**WHAT THE TASK ASKS**
Set down, exactly as they appear, the lines from the line holding "bpy.context.scene.collection.objects.link(empty)" through the line holding "bpy.data.objects.remove(obj)", inclusive; output nothing outside that range.

**DATASET CONTENT**
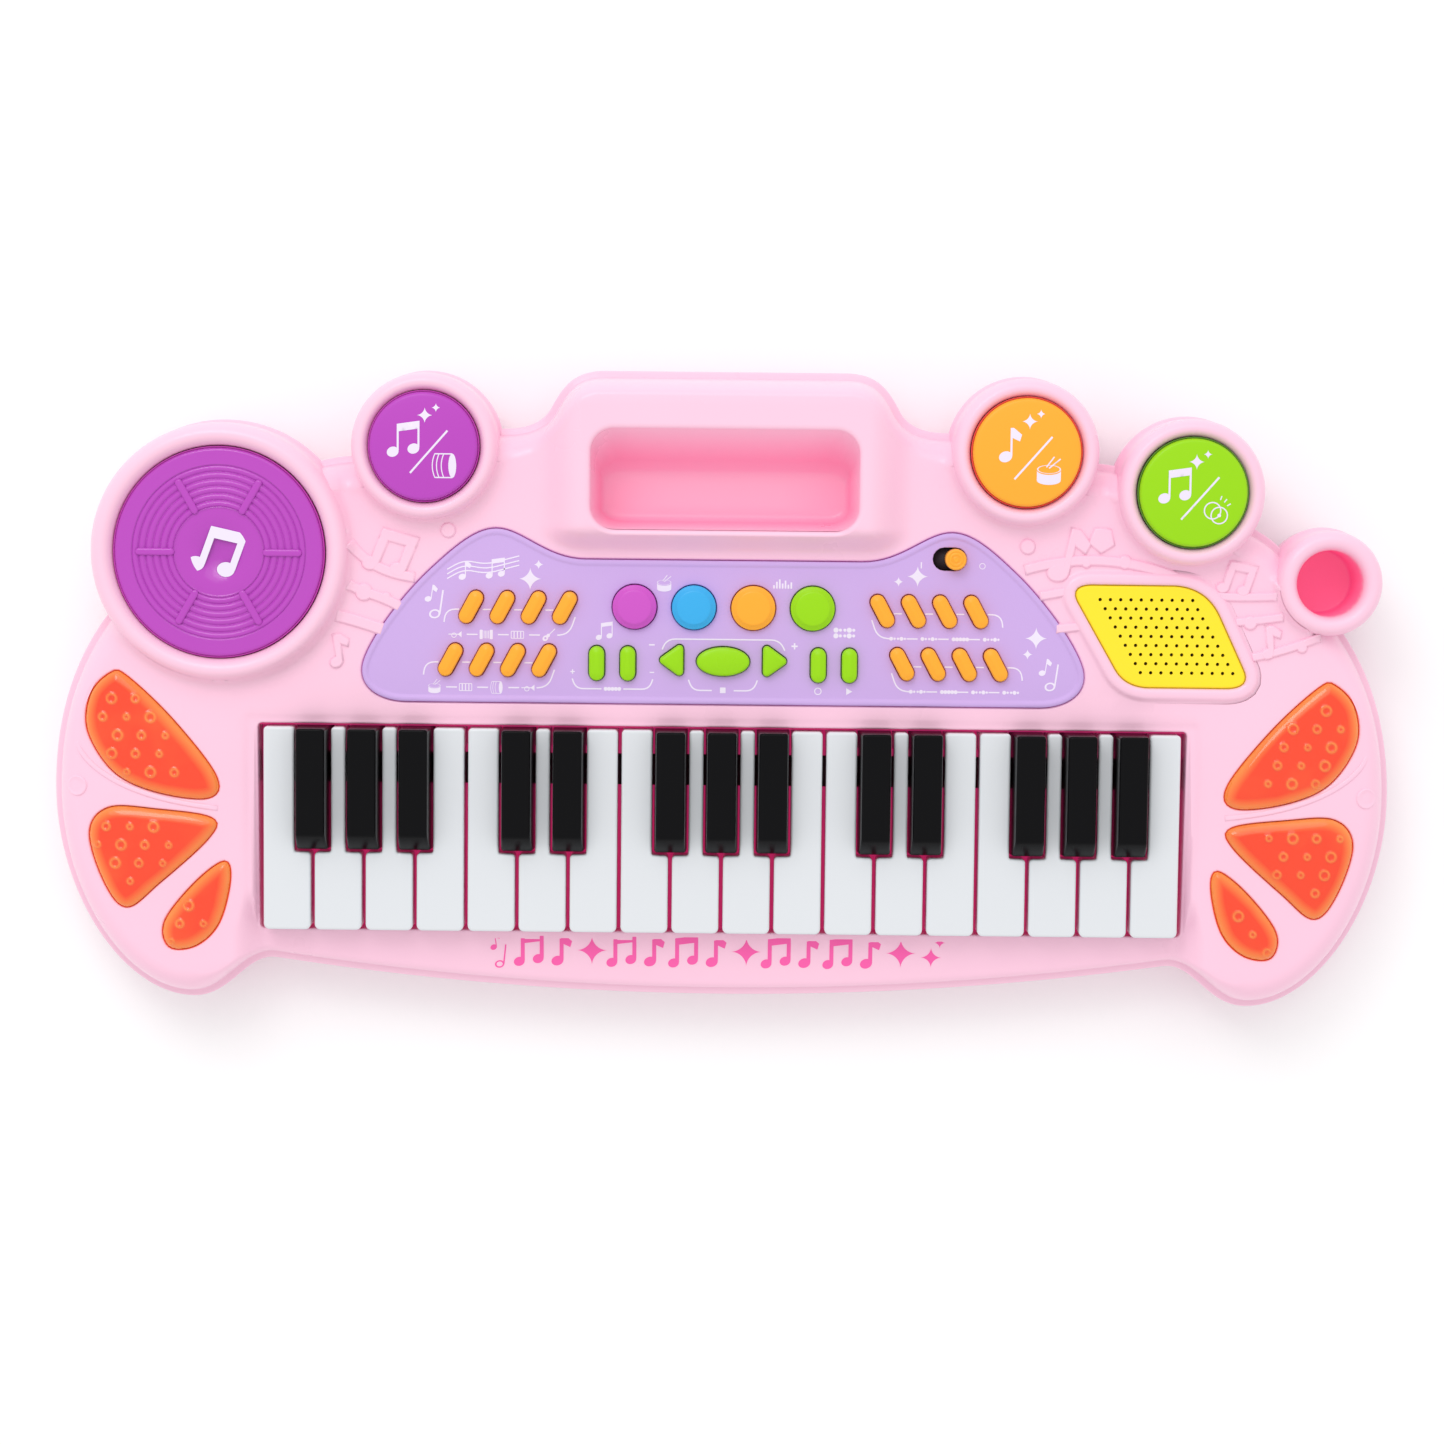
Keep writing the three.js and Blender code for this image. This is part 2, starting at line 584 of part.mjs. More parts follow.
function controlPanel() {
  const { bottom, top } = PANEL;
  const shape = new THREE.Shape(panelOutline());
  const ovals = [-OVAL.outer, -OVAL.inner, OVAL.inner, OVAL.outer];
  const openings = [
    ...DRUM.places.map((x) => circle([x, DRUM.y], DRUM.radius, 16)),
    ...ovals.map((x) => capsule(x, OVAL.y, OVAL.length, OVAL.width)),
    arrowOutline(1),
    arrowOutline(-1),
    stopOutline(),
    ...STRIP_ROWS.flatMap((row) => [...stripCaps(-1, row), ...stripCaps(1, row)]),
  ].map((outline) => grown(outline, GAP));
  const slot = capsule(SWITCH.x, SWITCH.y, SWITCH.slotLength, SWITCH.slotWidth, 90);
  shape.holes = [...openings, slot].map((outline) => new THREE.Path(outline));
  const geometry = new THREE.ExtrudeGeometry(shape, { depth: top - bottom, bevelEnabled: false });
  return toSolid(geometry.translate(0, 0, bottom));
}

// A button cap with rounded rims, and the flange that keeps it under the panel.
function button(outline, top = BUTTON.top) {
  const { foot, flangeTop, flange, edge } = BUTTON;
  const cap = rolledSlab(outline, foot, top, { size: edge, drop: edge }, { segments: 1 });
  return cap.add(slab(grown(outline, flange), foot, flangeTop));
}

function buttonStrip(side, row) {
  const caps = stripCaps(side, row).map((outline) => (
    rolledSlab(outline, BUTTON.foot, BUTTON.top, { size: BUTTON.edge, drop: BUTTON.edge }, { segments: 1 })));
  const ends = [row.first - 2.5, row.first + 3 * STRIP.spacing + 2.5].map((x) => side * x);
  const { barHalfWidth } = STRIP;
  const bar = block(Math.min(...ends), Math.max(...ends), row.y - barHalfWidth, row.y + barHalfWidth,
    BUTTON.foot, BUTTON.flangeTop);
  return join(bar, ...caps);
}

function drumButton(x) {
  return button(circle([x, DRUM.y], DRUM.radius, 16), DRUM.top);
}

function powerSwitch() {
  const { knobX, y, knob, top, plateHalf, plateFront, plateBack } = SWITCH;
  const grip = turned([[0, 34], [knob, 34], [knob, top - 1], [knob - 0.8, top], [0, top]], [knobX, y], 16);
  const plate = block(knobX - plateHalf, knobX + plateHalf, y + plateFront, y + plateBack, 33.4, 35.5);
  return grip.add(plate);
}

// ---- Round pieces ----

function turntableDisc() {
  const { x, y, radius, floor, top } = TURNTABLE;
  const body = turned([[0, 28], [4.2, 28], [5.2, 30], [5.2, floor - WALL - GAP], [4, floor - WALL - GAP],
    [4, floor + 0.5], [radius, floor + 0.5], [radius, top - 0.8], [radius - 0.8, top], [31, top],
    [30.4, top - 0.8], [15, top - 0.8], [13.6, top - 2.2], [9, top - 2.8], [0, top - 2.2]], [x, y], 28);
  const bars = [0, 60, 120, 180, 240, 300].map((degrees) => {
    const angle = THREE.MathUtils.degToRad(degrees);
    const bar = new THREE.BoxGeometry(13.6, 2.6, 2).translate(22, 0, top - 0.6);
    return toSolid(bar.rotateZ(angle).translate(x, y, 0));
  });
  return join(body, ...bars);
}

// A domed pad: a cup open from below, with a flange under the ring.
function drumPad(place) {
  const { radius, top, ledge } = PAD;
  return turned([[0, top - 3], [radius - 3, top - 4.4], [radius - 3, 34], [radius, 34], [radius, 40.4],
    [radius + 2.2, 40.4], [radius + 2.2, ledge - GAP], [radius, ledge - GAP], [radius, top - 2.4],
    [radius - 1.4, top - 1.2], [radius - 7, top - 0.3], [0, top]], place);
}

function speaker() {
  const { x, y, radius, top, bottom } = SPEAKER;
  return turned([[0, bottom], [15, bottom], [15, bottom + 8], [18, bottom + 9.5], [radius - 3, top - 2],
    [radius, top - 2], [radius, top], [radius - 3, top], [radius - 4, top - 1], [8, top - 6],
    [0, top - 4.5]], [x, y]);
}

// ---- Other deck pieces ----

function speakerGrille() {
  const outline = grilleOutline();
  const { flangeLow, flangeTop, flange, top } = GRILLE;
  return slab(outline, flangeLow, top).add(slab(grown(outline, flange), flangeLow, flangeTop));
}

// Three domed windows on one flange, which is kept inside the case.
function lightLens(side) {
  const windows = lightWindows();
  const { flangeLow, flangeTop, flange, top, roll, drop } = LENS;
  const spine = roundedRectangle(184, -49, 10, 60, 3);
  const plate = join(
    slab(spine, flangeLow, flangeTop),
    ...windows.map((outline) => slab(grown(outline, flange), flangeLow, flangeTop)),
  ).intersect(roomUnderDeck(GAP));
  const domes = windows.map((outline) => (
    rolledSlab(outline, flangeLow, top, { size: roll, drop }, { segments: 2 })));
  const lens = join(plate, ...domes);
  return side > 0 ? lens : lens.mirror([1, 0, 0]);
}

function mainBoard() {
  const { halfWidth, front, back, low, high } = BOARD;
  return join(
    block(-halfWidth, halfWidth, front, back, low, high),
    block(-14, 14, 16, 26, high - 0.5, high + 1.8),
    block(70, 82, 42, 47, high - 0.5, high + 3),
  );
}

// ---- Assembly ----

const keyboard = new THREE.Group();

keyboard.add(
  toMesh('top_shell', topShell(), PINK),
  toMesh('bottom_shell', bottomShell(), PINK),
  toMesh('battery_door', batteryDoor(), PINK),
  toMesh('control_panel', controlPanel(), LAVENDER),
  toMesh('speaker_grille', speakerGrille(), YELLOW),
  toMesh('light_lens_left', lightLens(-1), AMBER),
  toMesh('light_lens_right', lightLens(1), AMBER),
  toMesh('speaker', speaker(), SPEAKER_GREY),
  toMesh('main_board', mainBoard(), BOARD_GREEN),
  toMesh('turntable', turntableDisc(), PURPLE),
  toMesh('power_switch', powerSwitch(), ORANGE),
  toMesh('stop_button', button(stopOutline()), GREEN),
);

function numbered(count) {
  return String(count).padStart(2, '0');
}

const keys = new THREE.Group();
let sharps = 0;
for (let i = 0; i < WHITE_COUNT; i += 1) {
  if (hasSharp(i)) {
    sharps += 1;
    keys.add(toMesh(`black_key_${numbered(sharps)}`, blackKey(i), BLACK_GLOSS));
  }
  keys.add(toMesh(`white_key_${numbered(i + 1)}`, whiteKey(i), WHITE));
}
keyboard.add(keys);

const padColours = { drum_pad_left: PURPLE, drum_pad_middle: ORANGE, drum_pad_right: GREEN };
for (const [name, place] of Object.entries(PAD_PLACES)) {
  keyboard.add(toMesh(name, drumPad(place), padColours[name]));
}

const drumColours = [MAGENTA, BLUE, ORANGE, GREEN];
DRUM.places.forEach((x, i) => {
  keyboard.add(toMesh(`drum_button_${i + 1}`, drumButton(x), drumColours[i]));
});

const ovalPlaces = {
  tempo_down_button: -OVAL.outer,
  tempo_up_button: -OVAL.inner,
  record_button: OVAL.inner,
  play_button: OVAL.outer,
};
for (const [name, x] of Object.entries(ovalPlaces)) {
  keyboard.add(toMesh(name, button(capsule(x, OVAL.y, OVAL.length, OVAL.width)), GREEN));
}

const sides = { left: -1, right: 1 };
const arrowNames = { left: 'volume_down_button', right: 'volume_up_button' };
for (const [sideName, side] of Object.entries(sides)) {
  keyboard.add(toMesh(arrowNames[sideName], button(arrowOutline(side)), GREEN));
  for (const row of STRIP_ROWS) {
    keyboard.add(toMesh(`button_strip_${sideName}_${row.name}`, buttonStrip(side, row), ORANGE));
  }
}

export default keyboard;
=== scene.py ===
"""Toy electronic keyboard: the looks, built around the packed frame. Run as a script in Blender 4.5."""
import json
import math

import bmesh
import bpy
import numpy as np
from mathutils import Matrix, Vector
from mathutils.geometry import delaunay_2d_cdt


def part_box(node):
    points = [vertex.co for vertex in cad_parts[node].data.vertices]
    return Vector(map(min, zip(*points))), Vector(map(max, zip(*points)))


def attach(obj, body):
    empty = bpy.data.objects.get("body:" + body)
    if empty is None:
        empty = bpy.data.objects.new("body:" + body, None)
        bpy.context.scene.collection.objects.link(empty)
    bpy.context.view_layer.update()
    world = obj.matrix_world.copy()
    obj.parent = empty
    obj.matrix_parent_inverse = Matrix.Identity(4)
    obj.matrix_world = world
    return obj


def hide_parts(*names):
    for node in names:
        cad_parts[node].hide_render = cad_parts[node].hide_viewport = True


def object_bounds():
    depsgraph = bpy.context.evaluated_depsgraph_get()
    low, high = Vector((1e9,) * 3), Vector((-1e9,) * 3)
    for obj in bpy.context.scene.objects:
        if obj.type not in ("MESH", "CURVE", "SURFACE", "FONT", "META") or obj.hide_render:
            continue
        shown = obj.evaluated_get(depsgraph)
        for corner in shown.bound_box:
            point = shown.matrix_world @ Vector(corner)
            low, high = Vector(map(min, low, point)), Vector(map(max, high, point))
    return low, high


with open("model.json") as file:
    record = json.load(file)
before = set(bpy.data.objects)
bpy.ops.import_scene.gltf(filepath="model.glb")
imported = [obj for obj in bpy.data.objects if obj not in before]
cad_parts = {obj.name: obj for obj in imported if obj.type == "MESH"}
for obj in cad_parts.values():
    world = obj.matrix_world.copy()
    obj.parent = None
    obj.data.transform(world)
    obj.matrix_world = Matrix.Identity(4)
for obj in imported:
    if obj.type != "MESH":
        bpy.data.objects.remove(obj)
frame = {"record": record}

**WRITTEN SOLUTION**
        bpy.context.scene.collection.objects.link(empty)
    bpy.context.view_layer.update()
    world = obj.matrix_world.copy()
    obj.parent = empty
    obj.matrix_parent_inverse = Matrix.Identity(4)
    obj.matrix_world = world
    return obj


def hide_parts(*names):
    for node in names:
        cad_parts[node].hide_render = cad_parts[node].hide_viewport = True


def object_bounds():
    depsgraph = bpy.context.evaluated_depsgraph_get()
    low, high = Vector((1e9,) * 3), Vector((-1e9,) * 3)
    for obj in bpy.context.scene.objects:
        if obj.type not in ("MESH", "CURVE", "SURFACE", "FONT", "META") or obj.hide_render:
            continue
        shown = obj.evaluated_get(depsgraph)
        for corner in shown.bound_box:
            point = shown.matrix_world @ Vector(corner)
            low, high = Vector(map(min, low, point)), Vector(map(max, high, point))
    return low, high


with open("model.json") as file:
    record = json.load(file)
before = set(bpy.data.objects)
bpy.ops.import_scene.gltf(filepath="model.glb")
imported = [obj for obj in bpy.data.objects if obj not in before]
cad_parts = {obj.name: obj for obj in imported if obj.type == "MESH"}
for obj in cad_parts.values():
    world = obj.matrix_world.copy()
    obj.parent = None
    obj.data.transform(world)
    obj.matrix_world = Matrix.Identity(4)
for obj in imported:
    if obj.type != "MESH":
        bpy.data.objects.remove(obj)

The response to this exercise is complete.